As Ben Davis intoned in a recent review of Ways of Something, the film poses these exact questions of watching and consuming. I think Mills’s work offers a response by something of a caveat (and Davis in turn celebrates the film’s adaptation of Berger and Walter Benjamin without a productive reading of the film itself). Instead of proffering some real critique of internet spectatorship, Ways of Something relies on its wild stylistic heterogeneity to provide a non-answer. Steyerl touches on this when she ambivalently suggests the full range of political participation her idea of the poor image elicits. You can probably predict my next line: the medium is the message. Net art and related practices’ reliance on the fragment, component, or collage carries little weight in the boundless digital archive of poor images that constitutes our visual culture.
This is why I think net art, or really any art that takes the internet as its point of departure, makes its most interesting commentary precisely when it goes offline. What if Ways of Something was also broadcasted on TV as its own series?
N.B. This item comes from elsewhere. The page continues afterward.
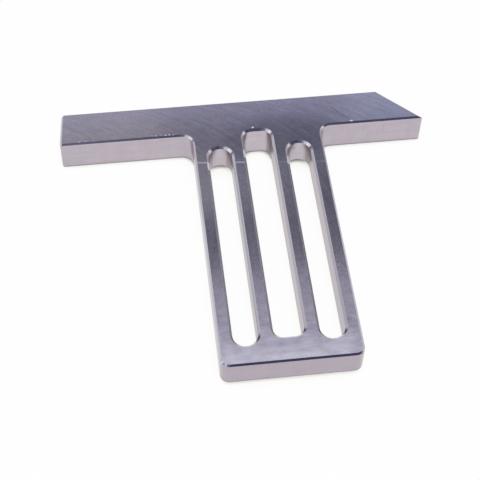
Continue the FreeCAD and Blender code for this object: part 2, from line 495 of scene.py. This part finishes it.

The argument could be made Ways of Something should be seen online for the very reason that for better or worse, our engagement with culture happens with a broadband connection now (and this runs the risk of political generalization — it’s too easy to take internet access for granted in conversations around new media). But to summon a different Walter Benjamin then the one Berger and Davis consider, by comparing net art to more obsolete technologies of circulation and collectivity, like television or the history painting, we then might grasp the changes in social belonging and affiliation currently underway. If Courbet performed what he thought was painting’s power for democratic inclusion in The Artist’s Studio, I’m curious to see what similar ideation net art could conjure.
Which isn’t to say that net art’s grasping at new modes of the commons isn’t underway. At this year’s Nuit Blanche in Toronto, Mills projected her often-pornographic GIFs at monumental dimensions on the walls of OCAD University. The frightening obscenity of the poor image erupted as a very public issue. The same night, artists Sara Ludy and Nicolas Sassoon displayed digital patterns from the w-a-l-l-p-a-p-e-r-s project on the façade of the Drake Hotel. The desktop wallpaper, a fairly inconspicuous application of a personal aesthetic, became a civic installation.
So let me advocate for net art as public art, and do so when the very idea of the public is being recoded and dismantled by both state policy and economic privatization. The commons, as it were, in this context, is irrevocably online and digital. When that notion becomes the starting point for net art, and not just the URL bar, the genre becomes real allegory.